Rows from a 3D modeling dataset
•••

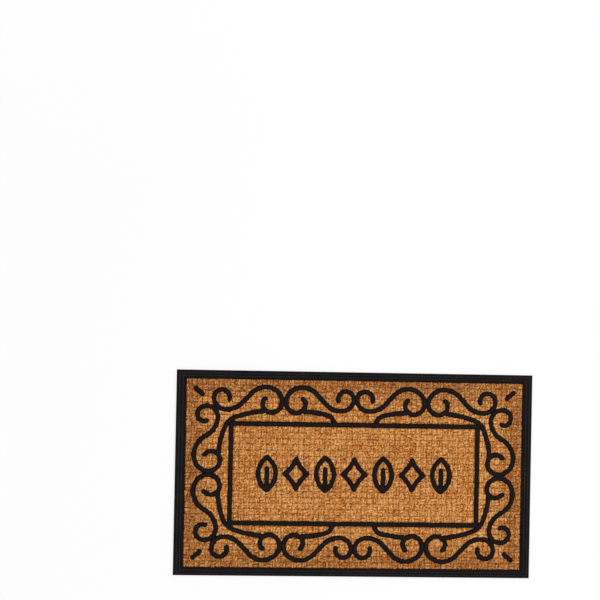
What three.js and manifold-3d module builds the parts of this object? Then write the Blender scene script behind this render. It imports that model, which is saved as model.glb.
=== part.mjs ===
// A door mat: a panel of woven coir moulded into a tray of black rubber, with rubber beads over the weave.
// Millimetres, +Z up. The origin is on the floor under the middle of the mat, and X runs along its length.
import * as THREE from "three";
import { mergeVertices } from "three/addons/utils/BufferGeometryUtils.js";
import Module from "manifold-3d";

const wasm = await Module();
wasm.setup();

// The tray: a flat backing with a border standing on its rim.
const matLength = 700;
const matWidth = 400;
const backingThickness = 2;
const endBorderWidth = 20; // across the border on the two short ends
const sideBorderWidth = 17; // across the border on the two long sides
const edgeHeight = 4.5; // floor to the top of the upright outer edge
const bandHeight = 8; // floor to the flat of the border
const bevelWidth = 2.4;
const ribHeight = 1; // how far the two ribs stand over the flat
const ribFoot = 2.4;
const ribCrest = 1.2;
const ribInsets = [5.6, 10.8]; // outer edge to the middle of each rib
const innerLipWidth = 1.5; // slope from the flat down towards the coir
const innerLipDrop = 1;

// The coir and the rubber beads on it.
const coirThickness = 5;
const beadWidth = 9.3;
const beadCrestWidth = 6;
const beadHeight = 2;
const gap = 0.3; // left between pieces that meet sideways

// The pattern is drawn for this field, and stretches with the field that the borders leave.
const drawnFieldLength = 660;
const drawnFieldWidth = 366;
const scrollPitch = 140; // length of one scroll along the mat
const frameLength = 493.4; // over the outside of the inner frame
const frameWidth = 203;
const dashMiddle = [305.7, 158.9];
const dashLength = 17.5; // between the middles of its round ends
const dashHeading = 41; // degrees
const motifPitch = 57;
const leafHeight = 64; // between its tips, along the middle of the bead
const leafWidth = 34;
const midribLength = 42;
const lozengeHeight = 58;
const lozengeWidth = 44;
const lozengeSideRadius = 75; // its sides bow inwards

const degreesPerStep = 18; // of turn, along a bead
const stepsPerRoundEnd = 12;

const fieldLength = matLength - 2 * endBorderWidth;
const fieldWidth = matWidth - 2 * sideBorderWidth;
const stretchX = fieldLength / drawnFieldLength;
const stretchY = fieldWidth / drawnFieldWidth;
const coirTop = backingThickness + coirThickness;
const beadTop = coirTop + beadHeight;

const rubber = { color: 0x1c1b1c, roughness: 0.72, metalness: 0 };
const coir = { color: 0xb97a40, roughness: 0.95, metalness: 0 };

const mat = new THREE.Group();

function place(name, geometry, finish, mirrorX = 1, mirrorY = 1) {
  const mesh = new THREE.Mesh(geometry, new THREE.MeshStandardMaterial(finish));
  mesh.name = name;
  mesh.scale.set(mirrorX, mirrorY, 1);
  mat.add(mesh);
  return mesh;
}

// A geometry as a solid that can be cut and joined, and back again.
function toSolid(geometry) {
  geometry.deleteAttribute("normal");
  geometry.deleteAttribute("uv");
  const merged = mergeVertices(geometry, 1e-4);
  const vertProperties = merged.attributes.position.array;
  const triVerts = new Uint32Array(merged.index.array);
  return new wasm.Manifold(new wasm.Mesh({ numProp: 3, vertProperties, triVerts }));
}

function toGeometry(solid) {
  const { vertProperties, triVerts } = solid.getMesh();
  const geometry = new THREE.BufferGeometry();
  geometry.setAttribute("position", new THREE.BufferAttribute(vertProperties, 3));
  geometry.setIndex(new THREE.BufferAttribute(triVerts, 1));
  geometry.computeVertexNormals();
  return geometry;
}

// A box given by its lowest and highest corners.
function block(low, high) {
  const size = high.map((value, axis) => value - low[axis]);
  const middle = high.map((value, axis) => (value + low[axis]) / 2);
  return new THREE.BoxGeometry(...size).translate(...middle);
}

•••

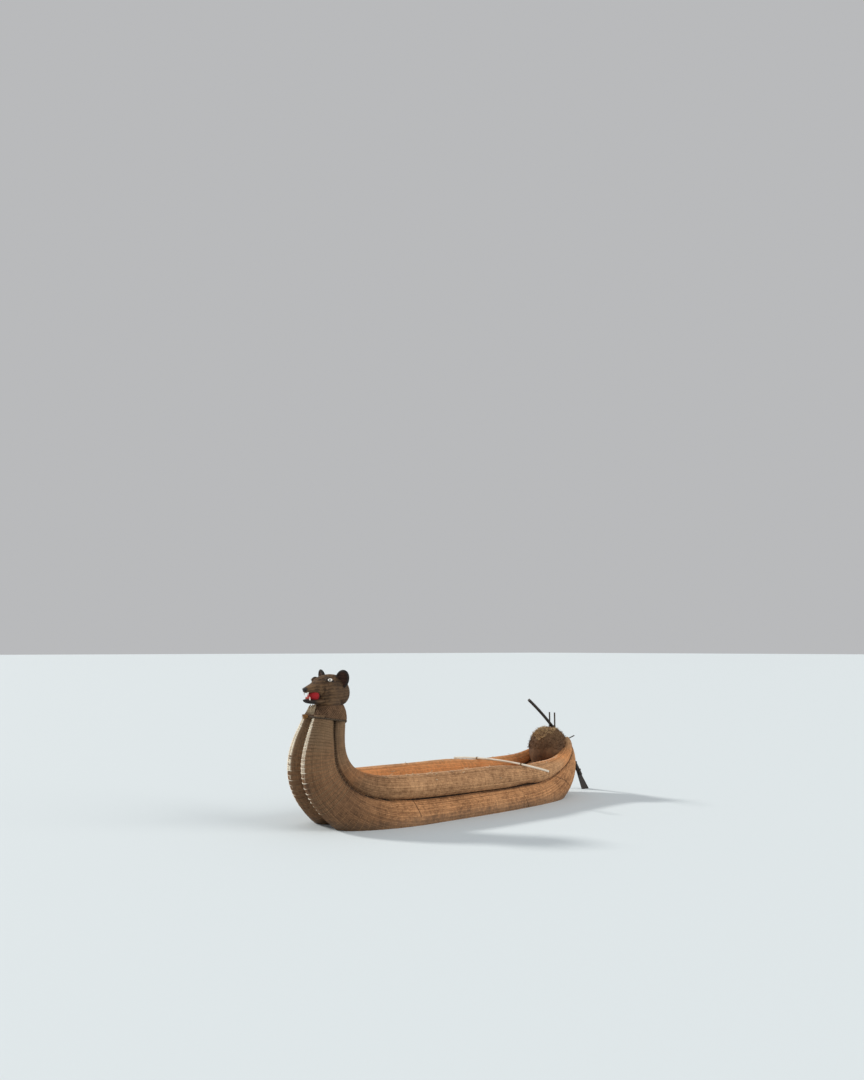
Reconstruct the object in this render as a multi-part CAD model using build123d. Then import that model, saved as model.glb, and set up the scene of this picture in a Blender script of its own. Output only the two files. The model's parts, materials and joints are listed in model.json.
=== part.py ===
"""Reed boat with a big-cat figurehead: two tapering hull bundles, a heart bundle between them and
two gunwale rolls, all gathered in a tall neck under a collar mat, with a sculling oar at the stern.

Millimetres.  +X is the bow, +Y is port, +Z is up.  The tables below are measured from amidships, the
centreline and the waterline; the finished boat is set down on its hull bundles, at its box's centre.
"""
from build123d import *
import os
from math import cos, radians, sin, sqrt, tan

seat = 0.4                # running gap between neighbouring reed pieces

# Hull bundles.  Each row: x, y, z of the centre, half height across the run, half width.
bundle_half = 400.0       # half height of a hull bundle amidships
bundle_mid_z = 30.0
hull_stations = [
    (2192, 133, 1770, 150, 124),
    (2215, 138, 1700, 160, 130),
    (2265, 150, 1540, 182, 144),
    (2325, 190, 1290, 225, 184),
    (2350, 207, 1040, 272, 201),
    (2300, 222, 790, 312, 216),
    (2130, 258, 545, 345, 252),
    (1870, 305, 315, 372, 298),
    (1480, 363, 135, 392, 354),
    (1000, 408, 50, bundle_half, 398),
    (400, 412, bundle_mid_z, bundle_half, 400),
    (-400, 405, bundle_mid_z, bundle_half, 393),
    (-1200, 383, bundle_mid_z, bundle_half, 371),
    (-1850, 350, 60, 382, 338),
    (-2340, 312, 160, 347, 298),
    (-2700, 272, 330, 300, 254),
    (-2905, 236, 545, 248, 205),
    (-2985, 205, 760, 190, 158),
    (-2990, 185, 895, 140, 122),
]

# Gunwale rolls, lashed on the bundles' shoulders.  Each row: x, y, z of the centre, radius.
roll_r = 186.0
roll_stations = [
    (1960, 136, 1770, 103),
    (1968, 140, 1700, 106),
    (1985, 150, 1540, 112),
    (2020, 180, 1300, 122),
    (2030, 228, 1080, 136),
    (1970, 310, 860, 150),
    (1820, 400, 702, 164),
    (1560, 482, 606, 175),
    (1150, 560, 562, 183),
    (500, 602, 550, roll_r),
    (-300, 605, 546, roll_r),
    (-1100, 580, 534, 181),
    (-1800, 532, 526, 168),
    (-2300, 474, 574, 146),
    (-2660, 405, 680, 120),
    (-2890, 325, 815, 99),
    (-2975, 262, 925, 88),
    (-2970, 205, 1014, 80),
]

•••

*Work to complete:*
Extract the lines of the preceding material that run from the line with "What three.js and" through the line with "const gap = 0.3;", inclusive, reproducing them exactly and adding nothing.

*Correct answer:*
What three.js and manifold-3d module builds the parts of this object? Then write the Blender scene script behind this render. It imports that model, which is saved as model.glb.
=== part.mjs ===
// A door mat: a panel of woven coir moulded into a tray of black rubber, with rubber beads over the weave.
// Millimetres, +Z up. The origin is on the floor under the middle of the mat, and X runs along its length.
import * as THREE from "three";
import { mergeVertices } from "three/addons/utils/BufferGeometryUtils.js";
import Module from "manifold-3d";

const wasm = await Module();
wasm.setup();

// The tray: a flat backing with a border standing on its rim.
const matLength = 700;
const matWidth = 400;
const backingThickness = 2;
const endBorderWidth = 20; // across the border on the two short ends
const sideBorderWidth = 17; // across the border on the two long sides
const edgeHeight = 4.5; // floor to the top of the upright outer edge
const bandHeight = 8; // floor to the flat of the border
const bevelWidth = 2.4;
const ribHeight = 1; // how far the two ribs stand over the flat
const ribFoot = 2.4;
const ribCrest = 1.2;
const ribInsets = [5.6, 10.8]; // outer edge to the middle of each rib
const innerLipWidth = 1.5; // slope from the flat down towards the coir
const innerLipDrop = 1;

// The coir and the rubber beads on it.
const coirThickness = 5;
const beadWidth = 9.3;
const beadCrestWidth = 6;
const beadHeight = 2;
const gap = 0.3; // left between pieces that meet sideways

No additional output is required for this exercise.